The far south as a laboratory: Madrid opens its hand and pushes offshore wind power towards Gran Canaria

GARA HERNÁNDEZ - M24H Thursday, January 08, 2026

 

For years, Spain's energy map has treated southern Gran Canaria as a functional territory: far from the decision-making center, close to the wind, the deep sea, and the technological frontier. Now, with the first major national call for proposals to adapt ports for the deployment of offshore renewables, that role is being formalized. The government has allocated €212 million to prepare the port infrastructure that will enable offshore wind and other ocean technologies. And, as in previous energy trials, the Canary Islands—and southern Gran Canaria in particular—are once again serving as a testing ground.

The program, dubbed Port-Eolmar, channels public funds to transform ports of general interest into logistics hubs capable of supporting the construction, assembly, and maintenance of offshore wind farms. Within the territorial allocation, the signal is clear: the Macaronesian Atlantic subregion of the Canary Islands will receive a pre-allocation of €30 million, compared to €100 million for the Cantabrian-Iberian axis and €82 million for the Mediterranean. It is not the largest amount, but it is the most symbolic: the Canary Islands are included in the equation not in terms of volume, but as a strategic territory.

For southern Gran Canaria, this decision fits a familiar pattern. Historically, projects combining technological risk, industrial validation, and lower political costs have landed here. From the first onshore wind farms to experiments with offshore renewables and hybrid systems, the island has served as a testing ground before scaling up to the mainland. The difference now is that the government is not just granting permits: it is financing the port infrastructure that makes the industry viable.

The program's design reveals a key condition: the grants don't come alone. Each port seeking funding must link its project to a robust industrial development, with private investment equal to or greater than the requested subsidy and a minimum ten-year timeframe. These aren't isolated projects, but rather industrial ecosystems: concessions, private operators, local employment, and a value chain anchored to the territory. For a location like southern Gran Canaria—with limited land and a heavily tourism-based economy—the message is clear: offshore wind isn't just a backdrop, but rather an intensive use of port space.

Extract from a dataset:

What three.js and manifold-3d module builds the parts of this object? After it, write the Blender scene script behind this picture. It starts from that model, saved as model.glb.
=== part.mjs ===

The State has delegated the management of these grants to the Institute for Energy Diversification and Saving (IDAE), which will assess the projects' maturity, environmental permitting, logistical capacity, and economic impact. The environmental condition is explicit: no project may violate the principle of not causing significant harm. In the Canary Islands, where the social debate on land use is particularly sensitive, this point will be as crucial as the engineering aspects.

Beyond the figures, Madrid's move confirms a strategic interpretation: Spain's offshore wind farms will be built from its ports, and some of these—due to oceanographic conditions and prior experience—are located in the Canary Islands. The south of Gran Canaria offers several subtle advantages: proximity to deep waters, stable winds, port experience, and a long history of coexisting with energy infrastructure that was never designed for local consumption, but rather for the system as a whole.

The question is no longer whether offshore wind will reach the south of the island, but what implementation model will prevail. Will it be a new industrial layer integrated into the landscape or a highly specialized enclave with little local integration? Madrid has loosened its grip. Now, as so often before in the Canary Islands' energy history, the far south is once again at the center of the experiment.